Task statement
Reproduce only the lines from the one containing "pans, pockets, base_cutters" through the one containing "plain white studio.", exactly as written and with both ends included.

#### Data excerpt ####

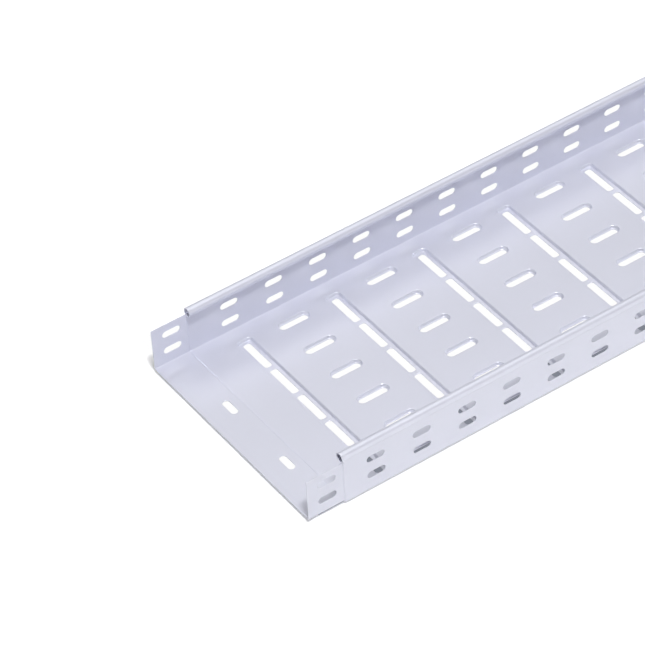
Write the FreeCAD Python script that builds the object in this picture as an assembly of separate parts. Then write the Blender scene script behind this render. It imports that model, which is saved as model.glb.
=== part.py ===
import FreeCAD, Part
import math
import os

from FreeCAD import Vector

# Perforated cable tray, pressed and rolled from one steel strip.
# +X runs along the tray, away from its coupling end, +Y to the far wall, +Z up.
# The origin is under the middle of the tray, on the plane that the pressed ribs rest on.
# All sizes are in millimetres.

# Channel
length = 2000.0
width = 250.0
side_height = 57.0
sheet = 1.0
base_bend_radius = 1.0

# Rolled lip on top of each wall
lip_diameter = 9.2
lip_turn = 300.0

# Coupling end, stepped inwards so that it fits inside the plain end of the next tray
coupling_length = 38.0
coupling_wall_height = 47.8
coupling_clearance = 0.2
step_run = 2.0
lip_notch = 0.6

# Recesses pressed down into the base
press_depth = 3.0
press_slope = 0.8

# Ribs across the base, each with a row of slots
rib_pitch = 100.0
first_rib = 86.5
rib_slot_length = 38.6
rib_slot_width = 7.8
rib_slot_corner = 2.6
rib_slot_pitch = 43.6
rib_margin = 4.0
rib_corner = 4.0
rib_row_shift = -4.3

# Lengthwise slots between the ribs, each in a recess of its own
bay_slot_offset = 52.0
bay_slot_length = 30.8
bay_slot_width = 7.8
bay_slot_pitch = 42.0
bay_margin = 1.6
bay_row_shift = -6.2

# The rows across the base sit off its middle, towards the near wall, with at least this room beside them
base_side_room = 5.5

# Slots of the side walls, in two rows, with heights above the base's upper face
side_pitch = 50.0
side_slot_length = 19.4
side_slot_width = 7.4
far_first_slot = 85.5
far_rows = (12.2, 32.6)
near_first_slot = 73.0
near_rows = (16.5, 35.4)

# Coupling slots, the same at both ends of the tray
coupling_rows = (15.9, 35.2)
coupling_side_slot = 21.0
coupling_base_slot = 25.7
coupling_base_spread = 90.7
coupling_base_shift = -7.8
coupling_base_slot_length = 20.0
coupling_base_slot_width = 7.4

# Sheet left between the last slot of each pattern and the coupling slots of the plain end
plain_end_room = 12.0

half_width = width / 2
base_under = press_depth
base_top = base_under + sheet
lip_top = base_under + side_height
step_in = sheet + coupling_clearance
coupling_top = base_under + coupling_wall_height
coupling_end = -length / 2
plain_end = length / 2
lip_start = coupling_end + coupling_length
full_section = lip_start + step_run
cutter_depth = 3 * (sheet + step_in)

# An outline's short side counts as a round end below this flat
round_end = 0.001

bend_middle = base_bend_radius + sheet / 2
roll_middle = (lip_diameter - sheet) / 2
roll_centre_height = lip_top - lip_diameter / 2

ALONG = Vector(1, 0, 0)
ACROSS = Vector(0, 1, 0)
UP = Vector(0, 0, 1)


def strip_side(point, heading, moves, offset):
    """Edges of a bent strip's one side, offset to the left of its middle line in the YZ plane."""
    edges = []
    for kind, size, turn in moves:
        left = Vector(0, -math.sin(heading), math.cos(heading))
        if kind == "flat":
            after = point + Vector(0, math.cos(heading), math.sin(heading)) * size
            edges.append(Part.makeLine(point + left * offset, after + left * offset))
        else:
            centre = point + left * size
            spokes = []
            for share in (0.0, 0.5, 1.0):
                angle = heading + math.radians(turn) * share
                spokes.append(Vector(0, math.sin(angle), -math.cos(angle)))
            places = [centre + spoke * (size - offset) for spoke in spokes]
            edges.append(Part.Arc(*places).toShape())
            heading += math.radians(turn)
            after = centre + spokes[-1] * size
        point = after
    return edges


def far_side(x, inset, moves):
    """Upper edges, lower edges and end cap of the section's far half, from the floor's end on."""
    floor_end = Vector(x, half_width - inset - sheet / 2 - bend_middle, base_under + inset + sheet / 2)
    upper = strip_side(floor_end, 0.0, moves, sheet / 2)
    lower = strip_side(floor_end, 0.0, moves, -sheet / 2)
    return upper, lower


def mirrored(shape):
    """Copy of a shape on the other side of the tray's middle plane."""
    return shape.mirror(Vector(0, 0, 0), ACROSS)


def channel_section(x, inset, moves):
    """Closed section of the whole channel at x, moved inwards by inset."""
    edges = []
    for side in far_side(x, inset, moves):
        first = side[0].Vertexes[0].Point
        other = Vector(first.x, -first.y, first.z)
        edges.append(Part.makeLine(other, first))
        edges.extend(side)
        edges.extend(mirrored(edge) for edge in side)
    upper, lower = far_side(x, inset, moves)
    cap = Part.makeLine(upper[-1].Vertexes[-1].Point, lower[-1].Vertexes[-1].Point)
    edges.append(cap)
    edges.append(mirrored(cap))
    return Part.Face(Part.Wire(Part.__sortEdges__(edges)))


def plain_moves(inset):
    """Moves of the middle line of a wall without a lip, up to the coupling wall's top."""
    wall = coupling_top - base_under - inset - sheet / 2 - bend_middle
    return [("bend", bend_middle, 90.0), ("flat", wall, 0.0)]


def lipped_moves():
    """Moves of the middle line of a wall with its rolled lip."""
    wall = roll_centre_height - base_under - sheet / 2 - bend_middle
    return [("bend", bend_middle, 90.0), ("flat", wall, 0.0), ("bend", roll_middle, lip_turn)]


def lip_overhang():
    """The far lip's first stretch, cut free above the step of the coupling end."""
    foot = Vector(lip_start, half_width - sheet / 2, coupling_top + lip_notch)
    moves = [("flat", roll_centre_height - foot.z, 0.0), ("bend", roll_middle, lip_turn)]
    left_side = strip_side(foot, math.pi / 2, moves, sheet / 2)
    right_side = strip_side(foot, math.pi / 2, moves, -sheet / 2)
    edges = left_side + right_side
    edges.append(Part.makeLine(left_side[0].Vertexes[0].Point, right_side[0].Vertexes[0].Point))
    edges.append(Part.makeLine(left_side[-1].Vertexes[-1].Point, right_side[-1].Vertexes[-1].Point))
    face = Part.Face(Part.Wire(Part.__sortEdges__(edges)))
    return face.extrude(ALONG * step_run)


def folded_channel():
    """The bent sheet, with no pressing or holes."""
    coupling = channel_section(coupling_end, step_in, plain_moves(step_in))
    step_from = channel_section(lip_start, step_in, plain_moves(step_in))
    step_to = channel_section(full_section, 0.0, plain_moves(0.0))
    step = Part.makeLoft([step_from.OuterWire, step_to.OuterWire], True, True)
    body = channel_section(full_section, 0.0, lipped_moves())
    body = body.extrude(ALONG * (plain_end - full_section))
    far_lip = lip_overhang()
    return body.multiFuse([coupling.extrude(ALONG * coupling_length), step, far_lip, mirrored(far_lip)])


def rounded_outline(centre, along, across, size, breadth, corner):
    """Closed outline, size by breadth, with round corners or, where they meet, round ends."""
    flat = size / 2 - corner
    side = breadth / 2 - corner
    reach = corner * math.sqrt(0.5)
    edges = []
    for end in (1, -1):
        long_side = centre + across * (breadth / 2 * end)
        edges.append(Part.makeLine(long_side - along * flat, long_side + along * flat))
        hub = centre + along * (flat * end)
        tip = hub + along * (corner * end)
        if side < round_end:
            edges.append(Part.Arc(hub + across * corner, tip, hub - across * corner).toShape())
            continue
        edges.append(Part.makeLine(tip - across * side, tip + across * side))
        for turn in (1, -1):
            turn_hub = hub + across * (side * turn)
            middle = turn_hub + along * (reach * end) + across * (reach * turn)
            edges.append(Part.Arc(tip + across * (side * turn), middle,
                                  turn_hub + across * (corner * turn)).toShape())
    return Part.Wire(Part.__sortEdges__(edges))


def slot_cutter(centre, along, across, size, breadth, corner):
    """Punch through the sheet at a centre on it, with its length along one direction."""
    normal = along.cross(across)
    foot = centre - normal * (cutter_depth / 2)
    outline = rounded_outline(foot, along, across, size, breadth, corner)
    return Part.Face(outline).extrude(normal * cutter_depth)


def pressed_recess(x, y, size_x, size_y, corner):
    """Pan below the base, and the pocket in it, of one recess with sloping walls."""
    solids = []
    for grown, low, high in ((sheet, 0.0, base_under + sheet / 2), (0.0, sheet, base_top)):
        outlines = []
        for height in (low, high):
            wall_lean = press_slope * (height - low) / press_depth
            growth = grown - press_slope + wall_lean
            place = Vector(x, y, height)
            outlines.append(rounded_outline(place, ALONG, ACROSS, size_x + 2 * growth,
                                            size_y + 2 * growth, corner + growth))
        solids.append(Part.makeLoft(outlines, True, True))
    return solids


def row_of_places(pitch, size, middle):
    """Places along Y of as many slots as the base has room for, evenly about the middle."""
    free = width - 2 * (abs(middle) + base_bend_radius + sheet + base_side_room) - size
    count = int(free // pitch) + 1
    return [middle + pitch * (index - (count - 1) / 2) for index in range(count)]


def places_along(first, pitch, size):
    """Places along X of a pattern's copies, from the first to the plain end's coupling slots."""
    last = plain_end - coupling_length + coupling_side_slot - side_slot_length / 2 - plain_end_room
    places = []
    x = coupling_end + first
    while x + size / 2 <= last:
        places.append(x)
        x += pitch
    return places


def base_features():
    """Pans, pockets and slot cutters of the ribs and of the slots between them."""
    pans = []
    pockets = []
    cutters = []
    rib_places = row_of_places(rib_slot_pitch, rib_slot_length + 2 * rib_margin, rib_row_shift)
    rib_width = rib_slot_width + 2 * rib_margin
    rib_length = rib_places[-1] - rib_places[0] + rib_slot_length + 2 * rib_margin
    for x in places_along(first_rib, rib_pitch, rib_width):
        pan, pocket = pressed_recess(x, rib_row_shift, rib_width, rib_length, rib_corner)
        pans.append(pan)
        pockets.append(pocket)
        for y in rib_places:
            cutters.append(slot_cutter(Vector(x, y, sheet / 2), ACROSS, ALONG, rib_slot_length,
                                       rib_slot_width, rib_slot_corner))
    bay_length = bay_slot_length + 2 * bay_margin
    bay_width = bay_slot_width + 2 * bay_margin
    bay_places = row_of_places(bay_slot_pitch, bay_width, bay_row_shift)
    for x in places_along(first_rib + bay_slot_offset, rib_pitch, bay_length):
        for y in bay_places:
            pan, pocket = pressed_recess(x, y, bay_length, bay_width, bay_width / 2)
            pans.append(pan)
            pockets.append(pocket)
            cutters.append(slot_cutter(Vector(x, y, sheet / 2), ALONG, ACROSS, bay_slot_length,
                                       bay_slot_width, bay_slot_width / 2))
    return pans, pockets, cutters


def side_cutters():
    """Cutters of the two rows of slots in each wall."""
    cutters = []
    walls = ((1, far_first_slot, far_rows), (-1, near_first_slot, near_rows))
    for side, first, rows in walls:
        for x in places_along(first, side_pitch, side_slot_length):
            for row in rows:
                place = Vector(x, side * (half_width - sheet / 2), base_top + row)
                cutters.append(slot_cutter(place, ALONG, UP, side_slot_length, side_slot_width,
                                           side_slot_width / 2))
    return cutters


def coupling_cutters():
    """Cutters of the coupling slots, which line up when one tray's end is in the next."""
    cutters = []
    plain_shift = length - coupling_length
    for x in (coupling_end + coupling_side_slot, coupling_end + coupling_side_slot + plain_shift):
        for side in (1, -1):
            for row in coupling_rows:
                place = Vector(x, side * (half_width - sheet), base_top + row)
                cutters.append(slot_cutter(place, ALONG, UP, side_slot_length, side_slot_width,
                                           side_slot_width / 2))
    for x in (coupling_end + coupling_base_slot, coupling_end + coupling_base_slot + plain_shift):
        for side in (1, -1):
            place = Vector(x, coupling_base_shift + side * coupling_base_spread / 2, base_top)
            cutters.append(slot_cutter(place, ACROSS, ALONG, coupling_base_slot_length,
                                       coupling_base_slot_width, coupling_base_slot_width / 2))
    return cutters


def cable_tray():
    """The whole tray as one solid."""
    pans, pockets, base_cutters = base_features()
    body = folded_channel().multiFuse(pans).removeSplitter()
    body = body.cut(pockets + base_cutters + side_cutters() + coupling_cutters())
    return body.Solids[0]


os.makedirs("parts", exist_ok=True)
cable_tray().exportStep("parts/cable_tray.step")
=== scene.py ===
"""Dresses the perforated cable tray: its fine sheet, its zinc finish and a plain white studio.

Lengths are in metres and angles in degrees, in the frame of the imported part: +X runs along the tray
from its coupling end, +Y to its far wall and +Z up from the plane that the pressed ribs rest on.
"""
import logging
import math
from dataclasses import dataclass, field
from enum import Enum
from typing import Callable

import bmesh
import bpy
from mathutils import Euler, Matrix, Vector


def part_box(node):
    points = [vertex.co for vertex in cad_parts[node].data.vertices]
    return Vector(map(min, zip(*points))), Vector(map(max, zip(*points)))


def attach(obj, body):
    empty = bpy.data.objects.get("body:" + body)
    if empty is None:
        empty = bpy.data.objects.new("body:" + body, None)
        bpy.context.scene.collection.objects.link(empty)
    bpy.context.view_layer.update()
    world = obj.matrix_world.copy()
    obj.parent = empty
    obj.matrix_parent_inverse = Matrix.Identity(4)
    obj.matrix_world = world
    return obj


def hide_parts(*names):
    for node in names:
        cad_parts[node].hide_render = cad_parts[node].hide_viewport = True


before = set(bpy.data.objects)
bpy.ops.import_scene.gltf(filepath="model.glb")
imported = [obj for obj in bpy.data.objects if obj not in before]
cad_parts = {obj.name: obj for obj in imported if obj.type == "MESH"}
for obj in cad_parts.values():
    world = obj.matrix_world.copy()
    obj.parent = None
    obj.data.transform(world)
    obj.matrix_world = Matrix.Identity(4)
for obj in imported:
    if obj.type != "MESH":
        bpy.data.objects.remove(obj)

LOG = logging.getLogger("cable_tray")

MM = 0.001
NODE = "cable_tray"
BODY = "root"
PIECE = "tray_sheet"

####

Complete output
    pans, pockets, base_cutters = base_features()
    body = folded_channel().multiFuse(pans).removeSplitter()
    body = body.cut(pockets + base_cutters + side_cutters() + coupling_cutters())
    return body.Solids[0]


os.makedirs("parts", exist_ok=True)
cable_tray().exportStep("parts/cable_tray.step")
=== scene.py ===
"""Dresses the perforated cable tray: its fine sheet, its zinc finish and a plain white studio.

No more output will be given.